There are several problems with this view, that is, the Belligerents Rebuild Thesis. The first is that the belligerent may not be the most suitable agent to rebuild. This is perhaps most obvious when it has fought an unjust war. For example, its post-war occupation may be heavily opposed by the local population leading to a reigniting of the conflict. This point can be made more precisely: the belligerent may not have the (i) right to rebuild. They might, for instance, be likely to do a very poor job of rebuilding. But, even if belligerents have the right to rebuild in certain cases, it doesn’t follow that they are likely to have the (ii) duty to rebuild. Other agents may be better able to carry out the rebuilding than the belligerent.
But why does the Belligerents Rebuild Thesis seem so popular? What lies at the heart of its intuitive appeal is that belligerents sometimes possess duties of reparation, by which I mean duties to redress the wrongdoing for which they are morally culpable. But duties of reparation are of limited relevance for the issue of who should rebuild. It may be difficult to trace causally which agents were the belligerents—and so owe reparative duties—and there might not always be left belligerents to which to assign the duty rebuild. For instance, a war between two statist parties may be so acrimonious that the institutions of both states no longer function. Alternatively, especially in the case of a non-state war, the belligerent (for example, a guerrilla movement) may no longer exist after the war.
The second problem with the Belligerents Rebuild Thesis is that it seems unfair in cases when the belligerent has fought a just war. Such a belligerent has done nothing wrong that means that they, rather than anyone else, should bear the costs of rebuilding.
Third, and related, the Belligerents Rebuild Thesis wrongly excludes non-belligerents from the rebuilding process. Non-belligerents (for example, the UN) may sometimes be required to rebuild since they are best placed to do so. In fact, if the Belligerents Rebuild Thesis is premised on the claim that ‘you broke it, you own it’, it seems to be too narrow, since certain non-belligerents may have also been culpable for the war, such as those that finance the war and provide military equipment.
The fourth problem is that it may have problematic consequences for future wars. If it were required of just belligerents that they have to rebuild the other party after the war simply because they are a belligerent, this may discourage potential future just interveners and defenders from launching their wars.
Instead, I’ll now briefly suggest that there exists an international, collective duty to promote and to establish just political institutions, which translates into a duty to rebuild for the most justifiable rebuilder.

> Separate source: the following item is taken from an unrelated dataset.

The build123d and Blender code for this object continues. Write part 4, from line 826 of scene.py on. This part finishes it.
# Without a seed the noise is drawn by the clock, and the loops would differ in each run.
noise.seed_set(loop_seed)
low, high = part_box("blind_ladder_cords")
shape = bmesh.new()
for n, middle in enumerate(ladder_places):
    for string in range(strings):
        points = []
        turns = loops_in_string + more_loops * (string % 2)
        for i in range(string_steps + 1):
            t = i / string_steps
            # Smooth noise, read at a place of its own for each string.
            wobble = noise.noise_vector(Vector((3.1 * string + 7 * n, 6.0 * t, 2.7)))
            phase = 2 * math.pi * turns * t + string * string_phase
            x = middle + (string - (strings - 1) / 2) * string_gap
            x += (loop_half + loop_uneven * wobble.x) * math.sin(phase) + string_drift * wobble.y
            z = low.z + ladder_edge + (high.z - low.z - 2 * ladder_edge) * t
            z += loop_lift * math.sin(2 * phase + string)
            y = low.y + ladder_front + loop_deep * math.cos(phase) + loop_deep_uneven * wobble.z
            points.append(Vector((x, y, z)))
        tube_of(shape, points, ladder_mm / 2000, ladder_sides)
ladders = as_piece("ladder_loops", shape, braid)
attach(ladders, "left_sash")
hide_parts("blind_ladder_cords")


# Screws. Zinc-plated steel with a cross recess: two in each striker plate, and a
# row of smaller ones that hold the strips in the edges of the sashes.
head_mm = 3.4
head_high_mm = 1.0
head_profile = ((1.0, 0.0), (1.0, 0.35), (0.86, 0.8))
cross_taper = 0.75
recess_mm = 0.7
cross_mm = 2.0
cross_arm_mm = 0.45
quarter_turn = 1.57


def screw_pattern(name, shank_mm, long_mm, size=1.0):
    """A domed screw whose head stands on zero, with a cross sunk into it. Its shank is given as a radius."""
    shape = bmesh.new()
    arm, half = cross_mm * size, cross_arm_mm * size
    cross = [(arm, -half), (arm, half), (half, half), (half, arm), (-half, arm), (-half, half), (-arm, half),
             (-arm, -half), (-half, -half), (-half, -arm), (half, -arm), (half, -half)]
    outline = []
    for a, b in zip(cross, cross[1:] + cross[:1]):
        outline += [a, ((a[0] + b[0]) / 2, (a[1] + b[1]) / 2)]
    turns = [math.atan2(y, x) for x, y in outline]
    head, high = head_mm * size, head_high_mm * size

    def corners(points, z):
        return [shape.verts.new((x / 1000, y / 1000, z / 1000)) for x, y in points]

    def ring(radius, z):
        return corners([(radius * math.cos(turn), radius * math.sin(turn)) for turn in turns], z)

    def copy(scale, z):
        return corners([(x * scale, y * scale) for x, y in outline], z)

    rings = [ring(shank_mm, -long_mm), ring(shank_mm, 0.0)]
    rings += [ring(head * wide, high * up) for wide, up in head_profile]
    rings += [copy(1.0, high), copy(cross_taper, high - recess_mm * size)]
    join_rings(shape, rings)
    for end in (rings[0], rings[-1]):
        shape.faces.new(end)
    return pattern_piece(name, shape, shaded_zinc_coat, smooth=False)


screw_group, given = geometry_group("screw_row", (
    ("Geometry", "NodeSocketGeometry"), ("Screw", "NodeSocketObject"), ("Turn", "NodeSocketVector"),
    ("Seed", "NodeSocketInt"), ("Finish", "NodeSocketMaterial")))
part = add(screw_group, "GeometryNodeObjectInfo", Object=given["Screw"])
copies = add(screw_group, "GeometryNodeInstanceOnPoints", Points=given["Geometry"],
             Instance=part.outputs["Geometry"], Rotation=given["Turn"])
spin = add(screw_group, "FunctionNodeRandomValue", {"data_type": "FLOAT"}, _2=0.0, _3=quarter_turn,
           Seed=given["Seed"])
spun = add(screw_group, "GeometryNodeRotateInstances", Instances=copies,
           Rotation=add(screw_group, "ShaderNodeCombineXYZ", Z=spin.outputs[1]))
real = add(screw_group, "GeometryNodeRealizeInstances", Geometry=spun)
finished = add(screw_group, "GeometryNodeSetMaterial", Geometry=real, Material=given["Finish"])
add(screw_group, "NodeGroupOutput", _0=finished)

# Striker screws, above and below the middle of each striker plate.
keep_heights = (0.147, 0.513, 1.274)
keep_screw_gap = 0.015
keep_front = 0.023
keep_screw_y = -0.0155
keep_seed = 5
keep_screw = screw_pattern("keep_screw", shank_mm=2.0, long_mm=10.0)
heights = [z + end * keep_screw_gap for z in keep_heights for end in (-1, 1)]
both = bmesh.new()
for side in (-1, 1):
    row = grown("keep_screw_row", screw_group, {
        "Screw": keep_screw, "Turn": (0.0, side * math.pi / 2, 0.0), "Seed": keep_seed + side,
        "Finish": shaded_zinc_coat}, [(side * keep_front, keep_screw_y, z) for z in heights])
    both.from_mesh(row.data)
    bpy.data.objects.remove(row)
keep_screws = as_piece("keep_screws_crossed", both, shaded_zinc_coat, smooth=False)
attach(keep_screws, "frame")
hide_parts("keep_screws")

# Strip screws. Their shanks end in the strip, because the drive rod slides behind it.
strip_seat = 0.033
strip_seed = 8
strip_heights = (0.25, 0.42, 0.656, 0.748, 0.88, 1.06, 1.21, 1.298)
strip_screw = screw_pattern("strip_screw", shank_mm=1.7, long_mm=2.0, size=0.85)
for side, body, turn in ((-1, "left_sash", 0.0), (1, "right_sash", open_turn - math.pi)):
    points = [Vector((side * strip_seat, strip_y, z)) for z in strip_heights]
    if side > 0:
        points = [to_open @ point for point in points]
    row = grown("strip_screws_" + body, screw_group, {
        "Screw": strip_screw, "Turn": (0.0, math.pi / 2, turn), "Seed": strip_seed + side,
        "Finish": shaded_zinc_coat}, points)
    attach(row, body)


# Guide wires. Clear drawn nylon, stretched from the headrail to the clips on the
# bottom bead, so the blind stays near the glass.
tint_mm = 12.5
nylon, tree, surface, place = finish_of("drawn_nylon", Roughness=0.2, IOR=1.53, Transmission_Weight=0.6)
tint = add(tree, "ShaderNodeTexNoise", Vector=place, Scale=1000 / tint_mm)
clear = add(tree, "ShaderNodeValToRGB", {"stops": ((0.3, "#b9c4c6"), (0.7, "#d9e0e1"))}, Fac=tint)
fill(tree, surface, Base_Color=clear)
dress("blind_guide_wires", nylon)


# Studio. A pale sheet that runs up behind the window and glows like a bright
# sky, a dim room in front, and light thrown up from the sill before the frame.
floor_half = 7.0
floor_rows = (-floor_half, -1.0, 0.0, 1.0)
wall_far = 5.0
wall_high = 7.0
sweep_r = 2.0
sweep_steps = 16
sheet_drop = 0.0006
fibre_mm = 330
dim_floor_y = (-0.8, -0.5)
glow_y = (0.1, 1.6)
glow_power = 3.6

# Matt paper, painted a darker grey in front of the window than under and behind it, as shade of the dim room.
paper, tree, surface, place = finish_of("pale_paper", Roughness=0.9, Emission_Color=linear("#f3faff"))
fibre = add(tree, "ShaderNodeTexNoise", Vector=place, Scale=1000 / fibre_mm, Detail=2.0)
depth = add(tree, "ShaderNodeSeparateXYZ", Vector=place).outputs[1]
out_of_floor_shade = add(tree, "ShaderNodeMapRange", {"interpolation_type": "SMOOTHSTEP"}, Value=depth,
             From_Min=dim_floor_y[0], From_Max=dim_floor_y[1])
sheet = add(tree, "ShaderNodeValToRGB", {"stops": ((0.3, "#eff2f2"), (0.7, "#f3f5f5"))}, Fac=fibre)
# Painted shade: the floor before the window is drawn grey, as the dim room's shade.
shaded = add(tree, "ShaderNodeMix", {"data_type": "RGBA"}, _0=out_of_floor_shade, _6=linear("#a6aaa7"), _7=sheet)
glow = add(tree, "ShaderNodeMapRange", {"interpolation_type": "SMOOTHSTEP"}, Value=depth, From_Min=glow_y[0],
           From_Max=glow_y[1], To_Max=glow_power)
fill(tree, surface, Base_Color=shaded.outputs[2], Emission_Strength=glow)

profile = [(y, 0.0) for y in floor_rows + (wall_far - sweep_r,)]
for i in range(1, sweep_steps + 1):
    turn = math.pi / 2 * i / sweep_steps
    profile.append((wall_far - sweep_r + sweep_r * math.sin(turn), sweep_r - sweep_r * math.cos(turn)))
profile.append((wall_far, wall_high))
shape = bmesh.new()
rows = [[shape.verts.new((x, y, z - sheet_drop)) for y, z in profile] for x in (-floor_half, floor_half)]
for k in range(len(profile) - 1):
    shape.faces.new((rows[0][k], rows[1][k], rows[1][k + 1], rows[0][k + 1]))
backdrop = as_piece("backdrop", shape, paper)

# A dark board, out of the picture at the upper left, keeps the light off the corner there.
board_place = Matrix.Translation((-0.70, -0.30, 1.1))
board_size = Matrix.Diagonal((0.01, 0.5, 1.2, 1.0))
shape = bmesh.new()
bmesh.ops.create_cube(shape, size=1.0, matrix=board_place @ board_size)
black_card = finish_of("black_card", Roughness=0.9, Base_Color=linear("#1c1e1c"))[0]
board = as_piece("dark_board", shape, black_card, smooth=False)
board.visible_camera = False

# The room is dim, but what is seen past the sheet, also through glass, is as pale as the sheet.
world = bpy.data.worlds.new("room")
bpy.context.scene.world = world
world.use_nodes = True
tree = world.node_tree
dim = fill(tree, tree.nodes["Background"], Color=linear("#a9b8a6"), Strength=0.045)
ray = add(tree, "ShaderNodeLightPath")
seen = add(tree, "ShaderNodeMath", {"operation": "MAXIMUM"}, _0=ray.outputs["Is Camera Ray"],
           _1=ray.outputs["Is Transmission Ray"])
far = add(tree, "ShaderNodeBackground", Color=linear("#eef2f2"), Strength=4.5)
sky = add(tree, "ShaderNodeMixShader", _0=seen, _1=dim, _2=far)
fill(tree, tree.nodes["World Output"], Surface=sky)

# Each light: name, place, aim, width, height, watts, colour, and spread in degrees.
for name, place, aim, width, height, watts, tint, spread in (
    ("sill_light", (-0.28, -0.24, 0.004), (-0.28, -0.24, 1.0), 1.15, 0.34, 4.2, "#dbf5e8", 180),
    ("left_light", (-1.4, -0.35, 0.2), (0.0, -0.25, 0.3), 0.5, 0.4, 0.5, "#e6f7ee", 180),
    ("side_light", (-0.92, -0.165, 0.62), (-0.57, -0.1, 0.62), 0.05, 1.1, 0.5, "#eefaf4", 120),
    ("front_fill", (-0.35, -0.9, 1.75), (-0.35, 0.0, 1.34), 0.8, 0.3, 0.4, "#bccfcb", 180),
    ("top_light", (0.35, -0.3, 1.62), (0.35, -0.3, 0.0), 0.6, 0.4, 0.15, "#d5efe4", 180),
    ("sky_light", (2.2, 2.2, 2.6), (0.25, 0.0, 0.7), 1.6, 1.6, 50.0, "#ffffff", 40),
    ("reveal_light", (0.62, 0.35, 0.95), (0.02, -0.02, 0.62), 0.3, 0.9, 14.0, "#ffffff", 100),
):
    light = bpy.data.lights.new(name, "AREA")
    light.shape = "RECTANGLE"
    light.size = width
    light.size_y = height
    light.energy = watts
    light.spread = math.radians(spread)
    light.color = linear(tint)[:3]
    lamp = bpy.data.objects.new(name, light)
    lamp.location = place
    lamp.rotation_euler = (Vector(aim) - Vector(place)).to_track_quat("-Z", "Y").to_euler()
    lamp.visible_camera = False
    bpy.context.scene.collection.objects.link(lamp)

An International Duty to Rebuild
Why is there this duty? It stems from a ‘Natural Duty of Justice’ to promote and to establish just political institutions, as presented by John Rawls and Allen Buchanan. If we accept certain natural duties of justice, such as to establish just political intuitions, which there is a strong case for if one is committed to moral equality, then it seems that there is a duty to rebuild. The international duty to rebuild after war involves an important set of cases for this duty–—that is, where just post-war political institutions do not exist.

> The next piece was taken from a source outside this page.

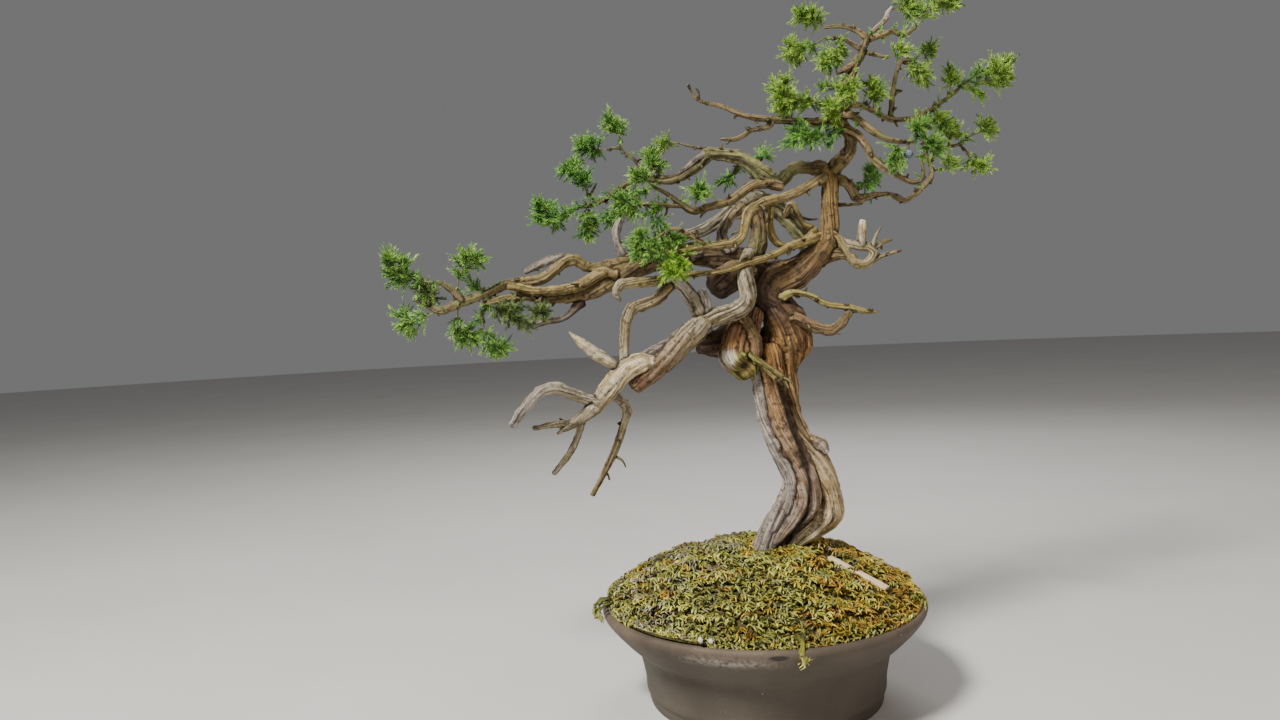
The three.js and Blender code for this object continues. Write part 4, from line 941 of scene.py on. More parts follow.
# Live twigs with leaves along them: their greens, how many twiglets they have, and their points, some of them
# a stretch of one of the limbs above
LEAFY_TWIGS = [
    ("fresh", 16, UPPER_RIGHT[5][2]),
    ("fresh", 8, UPPER_RIGHT[8][2][:3]),
    ("fresh", 8, STEM[7][2][9:11]),
    ("fresh", 8, [[162, 482, 46], [168, 465, 45]]),
    ("fresh", 14, UPPER_RIGHT[6][2][6:]),
    ("fresh", 6, UPPER_RIGHT[7][2][3:]),
    ("fresh", 16, STEM[2][2]),
    ("fresh", 8, UPPER_RIGHT[9][2][5:]),
    ("fresh", 4, STEM[1][2][4:6]),
    ("cool", 12, UPPER_LEFT[0][2][12:15]),
    ("fresh", 12, UPPER_LEFT[0][2][11:13]),
    ("cool", 6, UPPER_LEFT[3][2][1:3]),
    ("fresh", 8, UPPER_LEFT[8][2][5:8]),
    ("fresh", 12, UPPER_LEFT[9][2]),
    ("fresh", 10, UPPER_LEFT[11][2][10:]),
    ("fresh", 22, LEFT_BRANCH[1][2][8:12]),
    ("dull", 10, LEFT_BRANCH[5][2][2:]),
    ("fresh", 10, LEFT_BRANCH[4][2]),
    ("yellow", 34, STEM[7][2][5:10]),
    ("fresh", 24, UPPER_RIGHT[6][2][:4]),
    ("fresh", 46, [[87, 520, -5], [72, 526, -12], [56, 530, -18], [44, 531, -21]]),
    ("fresh", 46, [[88, 512, -6], [74, 508, -12], [62, 500, -17], [54, 494, -19]]),
    ("cool", 30, [[88, 514, -6], [82, 500, -14], [76, 488, -17]]),
    ("yellow", 20, [[92, 538, -6], [82, 542, -10], [70, 542, -14]]),
    ("fresh", 24, [[171, 519, 42], [174, 508, 40], [180, 499, 38]]),
    ("fresh", 34, [[200, 540, 56], [212, 548, 56], [222, 552, 56]]),
    ("yellow", 24, [[200, 540, 56], [209, 532, 53], [217, 526, 51]]),
    ("cool", 36, [[-127, 451, 62], [-142, 448, 62], [-156, 442, 60], [-164, 434, 58]]),
    ("fresh", 26, [[-70, 466, 45], [-84, 460, 44], [-96, 452, 42]]),
    ("cool", 24, [[-69, 444, -30], [-79, 440, -32], [-88, 436, -34]]),
    ("yellow", 24, [[-50, 404, -44], [-62, 399, -46], [-74, 396, -48]]),
    ("cool", 30, [[0, 482, 30], [-8, 470, 40], [-14, 465, 46], [-20, 461, 48]]),
    ("cool", 24, [[9, 475, 27], [15, 481, 36], [17, 486, 42]]),
    ("fresh", 22, [[-238, 372, -15], [-246, 381, -14], [-252, 389, -14]]),
    ("fresh", 22, [[-277, 360, -21], [-288, 366, -22], [-297, 376, -22]]),
    ("cool", 22, [[-230, 366, -16], [-239, 354, -14], [-247, 347, -14]]),
    ("dull", 18, [[-203, 369, -13], [-211, 355, -10], [-218, 346, -8]]),
]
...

In fact, the duty to rebuild after war seems to be one of the most important implications of the Natural Duty of Justice for two reasons. First, post-war societies may comprise several of the cases in which societies lack just political institutions. Second, the strength of the Natural Duty of Justice may be much greater in cases of the duty to rebuild because war-torn societies (for example, Somalia) sometimes have no effective political institutions, let alone just ones. It may be even more morally urgent to address anarchy and to establish basic order than to put in place just institutions where there are currently unjust ones.
Assigning the Duty to Rebuild
So, there’s an international, collective duty to promote and to establish just political institutions. But who should act upon this duty and deliver the duty to rebuild? To answer this question, it helps to consider two central issues: (i) which agent has the right to rebuild and (ii) which agent has the duty to rebuild.
To have the right to rebuild, agents must have just cause for rebuilding. Their rebuilding must be likely to be reasonably effective. And, it helps their justifiability if they are representative of the opinions of those in the political community that they are rebuilding on the means, methods, and goals of the rebuild. For instance, if those in the political community don’t want their community to be rebuilt by the agent or in a particular way, the agent should respect these wishes. They also should have a suitable intention and be authorised by the appropriate international political institution. This account of the conditions to have the right to rebuild will potentially shrink the possible pool of rebuilders. Within the remaining pool of agents–—all of which would meet these conditions–—who has the duty to rebuild?
The duty to rebuild should fall on the potential rebuilder whose rebuilding is likely to be most morally justifiable, which will turn on the likely capability of the rebuilder. To that extent, amongst those that have the right to rebuild, it should often be the most capable rebuilder that rebuilds.
What does this mean in practice? Who should actually rebuild? I can’t offer a full account of this here, but I’ll offer some brief remarks. First, there should be a presumption against the belligerents rebuilding. Instead, it seems that the rebuilding process shouldn’t only be authorised by the UN (that is, by the Security Council), but also generally be carried out by it (for example, by UN peacekeepers or a UN transitional administration). The UN, despite notable flaws, seems generally (if not always) best placed to rebuild in the most justifiable manner for several reasons. But all current potential agents have several pretty serious deficiencies; there needs to be significant reforms to our rebuilding architecture. There might be the case for a stronger UN Peace-building Commission to be able to handle all cases of post-war rebuilding fully justifiably that, for example, has improved coherence and coordination, and is very well resourced.
It seems that we have a duty to carry out such reforms. If the responsibility to rebuild requires a stronger UN system for rebuilding so that the responsibility to rebuild can be properly realised, there is a further duty of justice to act upon this. So, there is a duty to build an international institution in order to fulfill the duty to rebuild.